Ook de volgende spreuken zijn van wijzen. Partijdigheid in een rechtszaak is nooit goed
24 He that says of the ungodly, He is righteous, shall be cursed by peoples, and hateful amongst the nations.
Wie tot een schuldige zegt: ge hebt gelijk, De volkeren zullen hem verwensen, De naties hem vloeken.
25 But they that reprove [him] shall appear more excellent, and blessing shall come upon them;
Maar die hem bestraffen, gaat het goed, Op hen rust zegen en voorspoed;
26 and [men] will kiss lips that answer well.
Een kus op de lippen krijgt hij, Die een rechtvaardige uitspraak doet.
27 Prepare your works for [your] going forth, and prepare yourself for the field; and come after me, and you shall rebuild your house.
Stel orde op uw werk buitenshuis, Maak, dat het klaar is op uw akker; Neem dan eerst een vrouw En bouw u een huis.

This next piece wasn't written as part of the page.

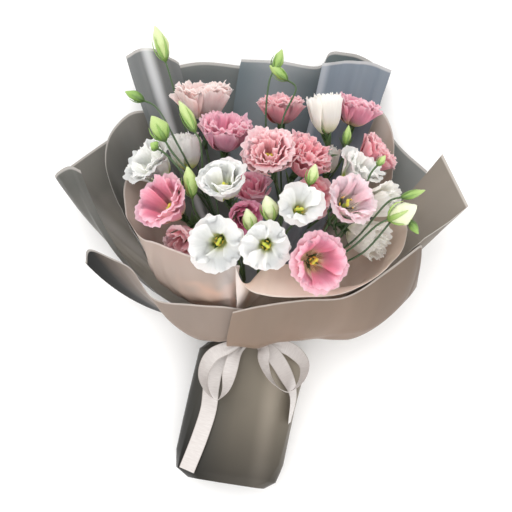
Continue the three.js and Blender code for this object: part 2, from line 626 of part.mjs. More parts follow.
// Each spray: the angle of its stem round the waist, how far its stem leans out to rest on the wrapping
// where that folds out, its fork, and what it carries. A bloom or a bud may have a point that its twig
// passes on the way. One stem stands inside the ring of the others.
const SPRAYS = {
  left: {
    slot: -80, lean: 14, fork: [-52, -14, 84],
    blooms: [["white_left", [-98, 40, 72]], ["pink_left"], ["pink_low", [-60, -8, 98]]], buds: [],
  },
  left_back: {
    slot: -141, lean: 19, fork: [-49, 32, 53],
    blooms: [["salmon_top", [-68, 92, 46]], ["cream_left", [-72, 62, 62]]],
    buds: [
      { base: [-150, 228, 62], tip: [-171, 270, 68], width: 18, via: [-104, 132, 50] },
      { base: [-163, 162, 96], tip: [-187, 168, 100], width: 12, via: [-106, 98, 140] },
      { base: [-124, 104, 142], tip: [-144, 128, 150], width: 21, via: [-84, 66, 136] },
      { base: [-130, 91, 150], tip: [-139, 95, 153], width: 11, via: [-88, 60, 140] },
      { base: [-93, 124, 128], tip: [-119, 160, 124], width: 14, via: [-72, 64, 104] },
    ],
  },
  left_front: {
    slot: -32, lean: 14.6, fork: [-26, 4, 92],
    blooms: [["rose_upper", [-40, 70, 84]], ["white_upper"]],
    buds: [{ base: [-82, 42, 146], tip: [-93, 74, 158], width: 17, via: [-64, 18, 122] }],
  },
  front: {
    slot: 12, lean: 12.8, fork: [-8, -38, 104],
    blooms: [["white_front"], ["deep_pink"]],
    buds: [{ base: [-9, 9, 172], tip: [-19, 31, 182], width: 15, via: [-15, -4, 142] }],
  },
  front_right: {
    slot: 49, lean: 16.8, fork: [22, -30, 108],
    blooms: [["white_low"], ["white_middle", [30, 20, 140]]],
    buds: [
      { base: [11, 24, 172], tip: [0, 48, 186], width: 19, via: [16, 2, 144] },
      { base: [46, 70, 178], tip: [49, 93, 184], width: 13, via: [26, 50, 140] },
    ],
  },
  middle: {
    slot: -32, inside: true, lean: 8.6, fork: [6, 14, 74],
    blooms: [["rose_middle", [22, 58, 96]], ["coral_middle", [24, 74, 92]], ["dusky_middle"], ["pink_under"]], buds: [],
  },
  back: {
    slot: 158, lean: 18.4, fork: [24, 60, 44],
    blooms: [["pink_back", [8, 120, 40]], ["cream_back", [44, 116, 52]], ["green_cream", [50, 90, 50]]],
    buds: [
      { base: [-14, 218, 116], tip: [-8, 244, 122], width: 13, via: [-12, 150, 100] },
      { base: [4, 210, 112], tip: [-20, 222, 119], width: 13, via: [6, 158, 110] },
      { base: [84, 142, 112], tip: [84, 164, 120], width: 9, via: [66, 96, 74] },
    ],
  },
  right_back: {
    slot: 123, lean: 17, fork: [56, 46, 50],
    blooms: [["pink_corner", [88, 118, 50]], ["coral_right", [98, 96, 54]], ["cream_right", [84, 76, 72]]],
    buds: [],
  },
  right: {
    slot: 84, lean: 16.8, fork: [58, -18, 88],
    blooms: [["pink_low_right"], ["light_right"], ["cream_side", [102, 50, 88]], ["cream_low_side", [96, 16, 90]]],
    buds: [
      { base: [141, 50, 156], tip: [170, 70, 162], width: 25, via: [104, 12, 142] },
      { base: [152, 78, 154], tip: [178, 90, 158], width: 9, via: [108, 24, 142] },
      { base: [166, 54, 150], tip: [178, 40, 150], width: 9, via: [118, 10, 136] },
      { base: [121, 112, 151], tip: [128, 124, 155], width: 8, via: [108, 62, 141] },
    ],
  },
};

function twig(start, via, end, axis) {
  const back = end.clone().addScaledVector(axis, -14);
  return through([start, via ? vec(via) : start.clone().lerp(back, 0.5), back, end]);
}

// A twig that widens under a bloom, with five slim sepals.
function stalk(path, base, axis) {
  const foot = base.clone().addScaledVector(axis, -5);
  const seat = base.clone().addScaledVector(axis, -SEAT);
  const places = [...stations(path, Array(4).fill(TWIG_RADIUS)), ...stations(line(foot, seat), [1.5, 3.2])];
  const rings = barRings(places, 5);
  const tips = rings.at(-1).map((point, i) => {
    const side = point.clone().lerp(rings.at(-1)[(i + 1) % 5], 0.5).sub(seat).setLength(SEPAL_REACH);
    return side.add(base).addScaledVector(axis, SEPAL_LIFT);
  });
  return loft(rings, tips);
}

// A twig with a closed bud on its end.
function budded(path, base, tip, width) {
  const axis = tip.clone().sub(base).normalize();
  const swell = [0.7, 1, 0.8, 0.1].map((share) => (share * width) / 2);
  const bud = stations(line(base.clone().addScaledVector(axis, 2), tip), swell);
  return loft(barRings([...stations(path, Array(4).fill(TWIG_RADIUS)), ...bud], 5));
}

function spraySolid({ slot, inside, lean, fork, blooms, buds }) {
  const forkPoint = vec(fork);
  const radius = inside ? BUNDLE_RADIUS - 2 * STEM_RADIUS - SEAT : BUNDLE_RADIUS;
  const stem = through([
    waistPoint(slot, radius * 1.6, FOOT_Y).add(V(0, 0, -8)),
    waistPoint(slot, radius, TIE_TOP - 7),
    waistPoint(slot, radius, TIE_TOP + 1),
    waistPoint(slot, lean, FIRST_FOLD),
    forkPoint,
  ]);
  const solids = [loft(barRings(stations(stem, Array(5).fill(STEM_RADIUS)), 5))];
  for (const [name, via] of blooms) {
    const { base, axis } = BLOOMS[name];
    const path = twig(forkPoint, via, base.clone().addScaledVector(axis, -7), axis);
    solids.push(stalk(path, base, axis));
  }
  for (const { base, tip, width, via } of buds) {
    const axis = vec(tip).sub(vec(base)).normalize();
    solids.push(budded(twig(forkPoint, via, vec(base), axis), vec(base), vec(tip), width));
  }
  return fused(solids);
}

for (const [name, spray] of Object.entries(SPRAYS)) addNode(`spray_${name}`, spraySolid(spray), STEM_GREEN, 0.6);

// The string that holds the stems, in one turn just clear of them.
const tieRadius = (BUNDLE_RADIUS + STEM_RADIUS + SEAT) / Math.cos(rad(15)) + TIE / 2;
const tieSurface = (u, v) => waistPoint(360 * u, tieRadius, TIE_TOP - 5 * v);
addNode("stem_tie", blade(tieSurface, evenly(12), evenly(1), TIE, true), 0x8b7b5e, 0.8);

export default group;
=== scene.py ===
import math
import random
from functools import partial

import bpy
import numpy as np
from mathutils import Matrix, Vector


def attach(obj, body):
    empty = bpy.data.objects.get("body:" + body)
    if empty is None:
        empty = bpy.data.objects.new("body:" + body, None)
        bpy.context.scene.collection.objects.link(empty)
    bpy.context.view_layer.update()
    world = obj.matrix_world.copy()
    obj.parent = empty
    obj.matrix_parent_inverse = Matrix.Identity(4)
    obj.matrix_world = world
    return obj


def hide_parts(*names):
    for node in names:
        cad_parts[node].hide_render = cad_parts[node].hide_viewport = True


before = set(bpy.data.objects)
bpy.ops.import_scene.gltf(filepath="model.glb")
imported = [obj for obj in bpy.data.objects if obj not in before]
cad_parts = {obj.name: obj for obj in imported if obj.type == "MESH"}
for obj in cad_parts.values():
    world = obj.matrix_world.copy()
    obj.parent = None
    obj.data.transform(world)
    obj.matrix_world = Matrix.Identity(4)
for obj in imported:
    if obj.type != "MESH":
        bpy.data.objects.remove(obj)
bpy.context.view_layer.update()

# Camera
# The photograph looks at the bouquet's front, so the camera looks down on it as it lies, a little from
# below the stems' feet, and is turned so that the stems lean to the left as they do in the photograph.
MIDDLE = np.array([6.45, -11.8, 0.0])  # from the tables' origin to the frame's, in millimetres


def to_frame(points):
    """Points of the tables, in millimetres, as points of the frame, in metres."""
    return (np.asarray(points, float) + MIDDLE) / 1000


VIEW_RISE = math.radians(80)
VIEW_TURN = math.radians(9)
VIEW_DISTANCE = 1.2
LENS = 70.1
SENSOR = 36
LOOKS_AT = Vector(to_frame((0, 0, 70)))
away = Vector((0, -math.cos(VIEW_RISE), math.sin(VIEW_RISE)))
right = Matrix.Rotation(VIEW_TURN, 3, away) @ Vector((1, 0, 0))
camera_data = bpy.data.cameras.new("camera")
camera_data.lens = LENS
camera_data.sensor_width = SENSOR
camera = bpy.data.objects.new("camera", camera_data)
bpy.context.scene.collection.objects.link(camera)
axes = Matrix((right, away.cross(right), away)).transposed().to_4x4()
camera.matrix_world = Matrix.Translation(LOOKS_AT + VIEW_DISTANCE * away) @ axes
bpy.context.scene.camera = camera

# Light and table
# A white product shot: a very large soft lamp overhead and to the left, a wide one in front on the right,
# and white light all round. The table is plain and nearly white, with no pattern.
STUDIO_WHITE = "#FFFDFB"
STUDIO_LIGHT = 1.08
LAMPS = (  # name, place, size in metres and power in watts
    ("lamp_over", (-0.9, 0.7, 2.0), 2.4, 24),
    ("lamp_front", (0.7, -1.4, 1.6), 2.0, 16),
)
TABLE_SIZE = 12
bpy.context.scene.view_settings.view_transform = "Standard"


def linear(code):
    """An sRGB hex colour as a linear one."""
    shares = [int(code[i:i + 2], 16) / 255 for i in (1, 3, 5)]
    return [c / 12.92 if c <= 0.04045 else ((c + 0.055) / 1.055) ** 2.4 for c in shares] + [1]


def add_node(tree, kind, inputs, stops=None, **settings):
    """Adds a shader node with its settings, and with its inputs by name or in their own order.

    An input is a value, an output, or a node, whose first output is then linked.
    """
    node = tree.nodes.new("ShaderNode" + kind)
    for name, value in settings.items():
        setattr(node, name, value)
    for name, value in inputs.items() if isinstance(inputs, dict) else enumerate(inputs):
        if isinstance(value, bpy.types.Node):
            value = value.outputs[0]
        if isinstance(value, bpy.types.NodeSocket):
            tree.links.new(value, node.inputs[name])
        else:
            node.inputs[name].default_value = value
    if stops:
        while len(node.color_ramp.elements) < len(stops):
            node.color_ramp.elements.new(1)
        for element, (position, colour) in zip(node.color_ramp.elements, stops):
            element.position = position
            element.color = linear(colour)
    return node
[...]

28 Be not a false witness against your [fellow] citizen, neither exaggerate with your lips.
Leg geen valse getuigenis af tegen uw naaste, Waarom zouden uw lippen bedriegen?
29 Say not, As he has treated me, so will I treat him, and I will avenge myself on him for that wherein he has injured me.
Zeg niet: "Zoals hij mij heeft gedaan, zal ik hem doen; Ik zet den man zijn daden betaald."
30 A foolish man is like a farm, and a senseless man is like a vineyard.
Ik kwam eens langs de akker van een luiaard, Langs de wijngaard van een dwaas;
31 If you let him alone, he will altogether remain barren and covered with weeds; and he becomes destitute, and his stone walls are broken down.
En zie: hij was geheel met onkruid begroeid, De grond met distels bedekt, En de stenen muur lag in puin.
32 Afterwards I reflected, I looked that I might receive instruction.
Toen ik dat zag, nam ik het ter harte; Toen ik dat merkte, heb ik er deze les uit getrokken:
33 [The sluggard says, ]I slumber a little, and I sleep a little, and for a little while I fold my arms across [my] breast.
Nog even slapen, nog even soezen, Nog even in bed de handen over elkaar;
34 But if you do this, your poverty will come speedily; and your lack like a swift courier.
Dan overvalt u de armoe als een zwerver, Het gebrek als een rover.